▶ _What is asked_:
Set down exactly the lines in the records below that run from the line with "and spindle lock" to the line with "depsgraph = bpy.context.evaluated_depsgraph_get()", inclusive, and nothing more.

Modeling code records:
________________

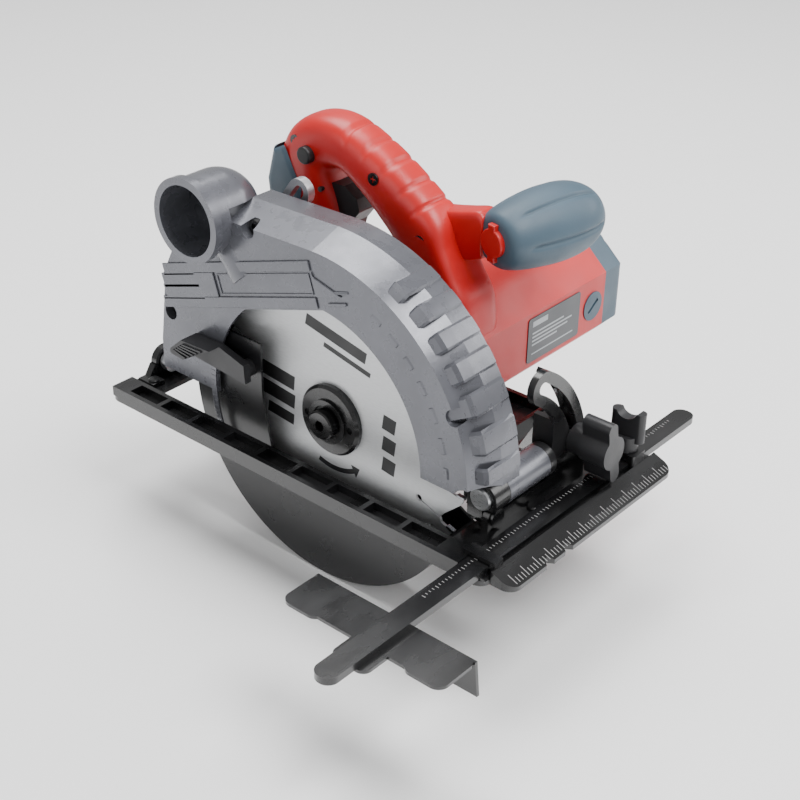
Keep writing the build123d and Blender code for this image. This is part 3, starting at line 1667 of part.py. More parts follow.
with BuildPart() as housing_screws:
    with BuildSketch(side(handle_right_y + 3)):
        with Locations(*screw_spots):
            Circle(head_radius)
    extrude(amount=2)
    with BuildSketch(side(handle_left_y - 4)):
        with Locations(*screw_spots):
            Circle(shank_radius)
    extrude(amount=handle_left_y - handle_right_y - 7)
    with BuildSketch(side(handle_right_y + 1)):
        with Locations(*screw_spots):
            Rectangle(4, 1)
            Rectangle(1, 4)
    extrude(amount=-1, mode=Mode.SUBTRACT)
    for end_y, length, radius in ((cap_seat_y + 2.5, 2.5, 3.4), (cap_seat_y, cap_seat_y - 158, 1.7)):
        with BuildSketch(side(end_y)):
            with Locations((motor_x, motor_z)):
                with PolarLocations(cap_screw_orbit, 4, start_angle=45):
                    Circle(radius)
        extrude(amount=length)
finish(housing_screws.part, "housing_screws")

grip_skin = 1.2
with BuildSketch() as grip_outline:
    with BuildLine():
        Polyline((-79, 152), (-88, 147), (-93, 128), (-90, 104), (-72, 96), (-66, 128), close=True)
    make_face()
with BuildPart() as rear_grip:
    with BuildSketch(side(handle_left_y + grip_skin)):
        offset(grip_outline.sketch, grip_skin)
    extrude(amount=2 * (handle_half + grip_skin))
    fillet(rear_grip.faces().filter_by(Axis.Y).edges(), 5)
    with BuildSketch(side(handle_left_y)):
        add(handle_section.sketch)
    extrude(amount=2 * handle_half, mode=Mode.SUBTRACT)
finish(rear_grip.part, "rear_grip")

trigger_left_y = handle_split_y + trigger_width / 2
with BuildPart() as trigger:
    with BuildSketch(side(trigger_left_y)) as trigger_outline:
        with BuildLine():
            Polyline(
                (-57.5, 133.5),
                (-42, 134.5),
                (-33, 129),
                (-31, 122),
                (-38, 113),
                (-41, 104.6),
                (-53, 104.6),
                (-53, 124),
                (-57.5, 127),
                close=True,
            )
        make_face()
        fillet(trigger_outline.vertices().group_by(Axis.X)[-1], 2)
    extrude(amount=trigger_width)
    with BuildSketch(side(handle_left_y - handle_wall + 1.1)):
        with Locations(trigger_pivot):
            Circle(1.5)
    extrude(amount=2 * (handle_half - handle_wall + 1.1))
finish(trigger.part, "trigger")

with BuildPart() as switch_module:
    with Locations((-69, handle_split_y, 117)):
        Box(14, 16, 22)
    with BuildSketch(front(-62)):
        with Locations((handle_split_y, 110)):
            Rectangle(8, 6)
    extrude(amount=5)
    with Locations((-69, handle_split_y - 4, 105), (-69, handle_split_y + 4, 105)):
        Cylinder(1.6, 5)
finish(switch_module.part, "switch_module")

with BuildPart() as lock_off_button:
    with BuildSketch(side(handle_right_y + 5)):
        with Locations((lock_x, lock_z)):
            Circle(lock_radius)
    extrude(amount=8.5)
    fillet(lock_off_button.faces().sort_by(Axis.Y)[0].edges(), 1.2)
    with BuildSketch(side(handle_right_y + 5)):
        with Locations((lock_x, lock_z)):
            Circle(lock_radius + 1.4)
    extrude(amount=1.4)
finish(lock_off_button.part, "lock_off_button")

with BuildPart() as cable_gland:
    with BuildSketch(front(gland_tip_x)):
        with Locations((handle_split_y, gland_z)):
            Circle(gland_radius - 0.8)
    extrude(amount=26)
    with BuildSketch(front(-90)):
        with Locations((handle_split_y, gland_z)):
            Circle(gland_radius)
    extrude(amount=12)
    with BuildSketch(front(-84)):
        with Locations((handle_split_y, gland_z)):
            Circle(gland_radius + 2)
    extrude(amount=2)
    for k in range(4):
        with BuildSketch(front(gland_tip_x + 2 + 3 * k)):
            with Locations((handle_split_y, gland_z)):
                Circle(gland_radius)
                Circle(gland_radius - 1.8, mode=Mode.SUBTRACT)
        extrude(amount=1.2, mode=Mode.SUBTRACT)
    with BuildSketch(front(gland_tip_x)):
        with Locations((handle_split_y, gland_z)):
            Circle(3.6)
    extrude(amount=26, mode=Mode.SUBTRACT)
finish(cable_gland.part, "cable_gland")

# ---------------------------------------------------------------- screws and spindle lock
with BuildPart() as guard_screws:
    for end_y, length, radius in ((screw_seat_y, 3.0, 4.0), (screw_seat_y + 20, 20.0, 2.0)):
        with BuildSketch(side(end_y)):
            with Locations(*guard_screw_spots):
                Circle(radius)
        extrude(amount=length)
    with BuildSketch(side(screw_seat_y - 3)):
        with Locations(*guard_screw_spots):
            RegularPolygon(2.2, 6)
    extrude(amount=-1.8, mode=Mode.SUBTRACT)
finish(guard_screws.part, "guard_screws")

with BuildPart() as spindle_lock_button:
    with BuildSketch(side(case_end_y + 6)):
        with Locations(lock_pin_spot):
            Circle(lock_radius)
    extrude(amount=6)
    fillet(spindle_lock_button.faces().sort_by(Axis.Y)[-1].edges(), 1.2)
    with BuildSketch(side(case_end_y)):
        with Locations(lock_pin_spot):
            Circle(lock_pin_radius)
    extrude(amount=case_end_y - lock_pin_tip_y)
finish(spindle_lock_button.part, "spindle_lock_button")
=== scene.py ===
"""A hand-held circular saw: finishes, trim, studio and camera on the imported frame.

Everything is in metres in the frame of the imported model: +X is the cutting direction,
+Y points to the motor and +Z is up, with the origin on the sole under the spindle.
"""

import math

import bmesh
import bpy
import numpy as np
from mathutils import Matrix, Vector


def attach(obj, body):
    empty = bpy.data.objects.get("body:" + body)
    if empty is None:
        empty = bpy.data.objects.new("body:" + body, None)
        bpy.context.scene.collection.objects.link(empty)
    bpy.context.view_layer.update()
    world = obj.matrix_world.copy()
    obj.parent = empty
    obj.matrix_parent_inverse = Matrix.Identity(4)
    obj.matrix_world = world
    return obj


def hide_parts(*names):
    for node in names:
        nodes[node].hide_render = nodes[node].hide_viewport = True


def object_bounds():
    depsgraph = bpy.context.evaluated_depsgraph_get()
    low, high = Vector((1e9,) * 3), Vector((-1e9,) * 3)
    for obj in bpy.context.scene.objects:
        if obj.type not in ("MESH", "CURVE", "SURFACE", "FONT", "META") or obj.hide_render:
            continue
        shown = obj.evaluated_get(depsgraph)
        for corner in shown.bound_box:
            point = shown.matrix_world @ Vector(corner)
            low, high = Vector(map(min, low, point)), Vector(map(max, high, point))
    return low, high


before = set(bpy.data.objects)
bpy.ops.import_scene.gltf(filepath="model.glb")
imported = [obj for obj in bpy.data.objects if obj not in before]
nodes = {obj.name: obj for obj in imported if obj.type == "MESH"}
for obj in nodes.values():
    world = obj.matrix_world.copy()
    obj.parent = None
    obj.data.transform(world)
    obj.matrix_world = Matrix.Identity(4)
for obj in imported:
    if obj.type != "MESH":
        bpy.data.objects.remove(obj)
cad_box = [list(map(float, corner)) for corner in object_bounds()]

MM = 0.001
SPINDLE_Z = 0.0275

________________

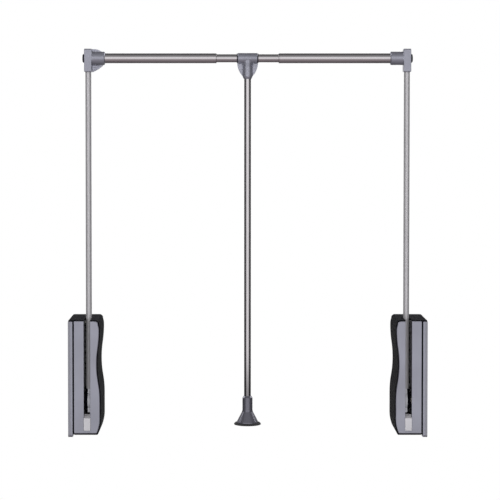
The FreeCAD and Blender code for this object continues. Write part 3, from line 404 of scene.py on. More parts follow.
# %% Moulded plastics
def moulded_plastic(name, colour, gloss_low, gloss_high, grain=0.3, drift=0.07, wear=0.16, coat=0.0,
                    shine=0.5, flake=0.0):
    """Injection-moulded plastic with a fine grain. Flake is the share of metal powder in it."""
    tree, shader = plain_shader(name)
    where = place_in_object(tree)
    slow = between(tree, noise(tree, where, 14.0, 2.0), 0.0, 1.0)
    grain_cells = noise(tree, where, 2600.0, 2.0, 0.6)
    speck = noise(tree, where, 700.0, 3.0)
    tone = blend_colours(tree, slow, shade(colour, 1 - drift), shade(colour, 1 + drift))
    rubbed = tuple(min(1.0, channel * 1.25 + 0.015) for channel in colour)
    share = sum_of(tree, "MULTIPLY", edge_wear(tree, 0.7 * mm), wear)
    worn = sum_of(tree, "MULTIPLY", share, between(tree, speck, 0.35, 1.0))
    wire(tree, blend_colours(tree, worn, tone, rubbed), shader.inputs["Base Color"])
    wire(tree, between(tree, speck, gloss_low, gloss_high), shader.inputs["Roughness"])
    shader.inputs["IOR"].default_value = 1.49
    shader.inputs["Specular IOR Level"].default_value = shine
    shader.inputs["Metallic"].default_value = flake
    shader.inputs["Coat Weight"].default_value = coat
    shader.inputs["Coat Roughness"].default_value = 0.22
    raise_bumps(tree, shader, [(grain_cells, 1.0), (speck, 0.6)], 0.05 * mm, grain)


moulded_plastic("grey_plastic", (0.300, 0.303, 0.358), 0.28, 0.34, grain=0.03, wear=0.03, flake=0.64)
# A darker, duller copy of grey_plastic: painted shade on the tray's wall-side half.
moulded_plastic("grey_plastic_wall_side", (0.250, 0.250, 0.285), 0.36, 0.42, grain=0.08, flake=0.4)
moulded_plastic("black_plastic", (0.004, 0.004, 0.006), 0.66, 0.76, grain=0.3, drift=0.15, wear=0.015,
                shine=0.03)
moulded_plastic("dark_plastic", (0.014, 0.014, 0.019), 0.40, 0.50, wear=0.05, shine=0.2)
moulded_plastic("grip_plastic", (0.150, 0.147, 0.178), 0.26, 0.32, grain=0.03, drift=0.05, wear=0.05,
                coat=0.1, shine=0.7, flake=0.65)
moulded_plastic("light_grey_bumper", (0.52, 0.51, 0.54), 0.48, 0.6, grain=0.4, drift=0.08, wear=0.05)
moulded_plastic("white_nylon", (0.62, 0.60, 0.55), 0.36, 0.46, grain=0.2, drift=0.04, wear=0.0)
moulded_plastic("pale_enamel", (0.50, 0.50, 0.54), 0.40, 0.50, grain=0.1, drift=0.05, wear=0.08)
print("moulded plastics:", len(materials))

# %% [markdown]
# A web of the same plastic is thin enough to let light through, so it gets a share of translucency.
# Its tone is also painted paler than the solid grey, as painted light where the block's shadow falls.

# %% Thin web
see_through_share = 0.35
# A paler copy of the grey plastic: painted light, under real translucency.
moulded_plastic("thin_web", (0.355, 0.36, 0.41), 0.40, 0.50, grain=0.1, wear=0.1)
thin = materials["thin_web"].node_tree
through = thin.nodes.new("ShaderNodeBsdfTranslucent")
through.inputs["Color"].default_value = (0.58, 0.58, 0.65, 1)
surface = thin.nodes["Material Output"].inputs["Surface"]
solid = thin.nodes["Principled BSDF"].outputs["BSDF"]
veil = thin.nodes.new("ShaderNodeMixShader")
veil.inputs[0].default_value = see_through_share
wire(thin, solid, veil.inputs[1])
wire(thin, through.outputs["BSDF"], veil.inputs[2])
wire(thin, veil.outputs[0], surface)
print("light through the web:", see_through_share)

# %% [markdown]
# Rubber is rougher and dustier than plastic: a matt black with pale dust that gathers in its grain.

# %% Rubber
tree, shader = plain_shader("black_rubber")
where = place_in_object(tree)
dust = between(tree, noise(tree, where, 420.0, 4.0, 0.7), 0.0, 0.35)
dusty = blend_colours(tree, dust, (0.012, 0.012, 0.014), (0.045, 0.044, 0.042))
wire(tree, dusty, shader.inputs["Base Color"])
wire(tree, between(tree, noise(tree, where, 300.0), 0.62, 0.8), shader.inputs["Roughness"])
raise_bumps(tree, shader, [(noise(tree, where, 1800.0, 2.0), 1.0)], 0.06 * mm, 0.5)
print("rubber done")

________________

▶ _Written solution_:
# ---------------------------------------------------------------- screws and spindle lock
with BuildPart() as guard_screws:
    for end_y, length, radius in ((screw_seat_y, 3.0, 4.0), (screw_seat_y + 20, 20.0, 2.0)):
        with BuildSketch(side(end_y)):
            with Locations(*guard_screw_spots):
                Circle(radius)
        extrude(amount=length)
    with BuildSketch(side(screw_seat_y - 3)):
        with Locations(*guard_screw_spots):
            RegularPolygon(2.2, 6)
    extrude(amount=-1.8, mode=Mode.SUBTRACT)
finish(guard_screws.part, "guard_screws")

with BuildPart() as spindle_lock_button:
    with BuildSketch(side(case_end_y + 6)):
        with Locations(lock_pin_spot):
            Circle(lock_radius)
    extrude(amount=6)
    fillet(spindle_lock_button.faces().sort_by(Axis.Y)[-1].edges(), 1.2)
    with BuildSketch(side(case_end_y)):
        with Locations(lock_pin_spot):
            Circle(lock_pin_radius)
    extrude(amount=case_end_y - lock_pin_tip_y)
finish(spindle_lock_button.part, "spindle_lock_button")
=== scene.py ===
"""A hand-held circular saw: finishes, trim, studio and camera on the imported frame.

Everything is in metres in the frame of the imported model: +X is the cutting direction,
+Y points to the motor and +Z is up, with the origin on the sole under the spindle.
"""

import math

import bmesh
import bpy
import numpy as np
from mathutils import Matrix, Vector


def attach(obj, body):
    empty = bpy.data.objects.get("body:" + body)
    if empty is None:
        empty = bpy.data.objects.new("body:" + body, None)
        bpy.context.scene.collection.objects.link(empty)
    bpy.context.view_layer.update()
    world = obj.matrix_world.copy()
    obj.parent = empty
    obj.matrix_parent_inverse = Matrix.Identity(4)
    obj.matrix_world = world
    return obj


def hide_parts(*names):
    for node in names:
        nodes[node].hide_render = nodes[node].hide_viewport = True


def object_bounds():
    depsgraph = bpy.context.evaluated_depsgraph_get()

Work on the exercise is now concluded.